• **Stated exercise**: Return every record exactly as written.

(Entries with parts and joints)
☆ ☆ ☆ ☆ ☆ ☆ ☆

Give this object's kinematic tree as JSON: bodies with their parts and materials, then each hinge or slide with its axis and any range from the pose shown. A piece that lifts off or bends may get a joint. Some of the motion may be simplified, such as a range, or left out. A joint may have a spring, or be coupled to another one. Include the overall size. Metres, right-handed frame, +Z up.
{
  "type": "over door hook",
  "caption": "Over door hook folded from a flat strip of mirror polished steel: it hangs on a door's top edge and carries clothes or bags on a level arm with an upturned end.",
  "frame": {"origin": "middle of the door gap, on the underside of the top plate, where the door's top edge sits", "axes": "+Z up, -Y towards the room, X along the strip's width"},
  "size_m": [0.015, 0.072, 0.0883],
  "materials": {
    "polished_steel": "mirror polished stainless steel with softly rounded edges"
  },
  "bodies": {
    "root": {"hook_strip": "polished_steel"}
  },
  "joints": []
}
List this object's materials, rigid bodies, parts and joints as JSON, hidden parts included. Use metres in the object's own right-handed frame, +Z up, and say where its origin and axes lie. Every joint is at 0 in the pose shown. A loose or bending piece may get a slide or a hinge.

☆ ☆ ☆ ☆ ☆ ☆ ☆

• **Exercise response**:
Give this object's kinematic tree as JSON: bodies with their parts and materials, then each hinge or slide with its axis and any range from the pose shown. A piece that lifts off or bends may get a joint. Some of the motion may be simplified, such as a range, or left out. A joint may have a spring, or be coupled to another one. Include the overall size. Metres, right-handed frame, +Z up.
{
  "type": "over door hook",
  "caption": "Over door hook folded from a flat strip of mirror polished steel: it hangs on a door's top edge and carries clothes or bags on a level arm with an upturned end.",
  "frame": {"origin": "middle of the door gap, on the underside of the top plate, where the door's top edge sits", "axes": "+Z up, -Y towards the room, X along the strip's width"},
  "size_m": [0.015, 0.072, 0.0883],
  "materials": {
    "polished_steel": "mirror polished stainless steel with softly rounded edges"
  },
  "bodies": {
    "root": {"hook_strip": "polished_steel"}
  },
  "joints": []
}
List this object's materials, rigid bodies, parts and joints as JSON, hidden parts included. Use metres in the object's own right-handed frame, +Z up, and say where its origin and axes lie. Every joint is at 0 in the pose shown. A loose or bending piece may get a slide or a hinge.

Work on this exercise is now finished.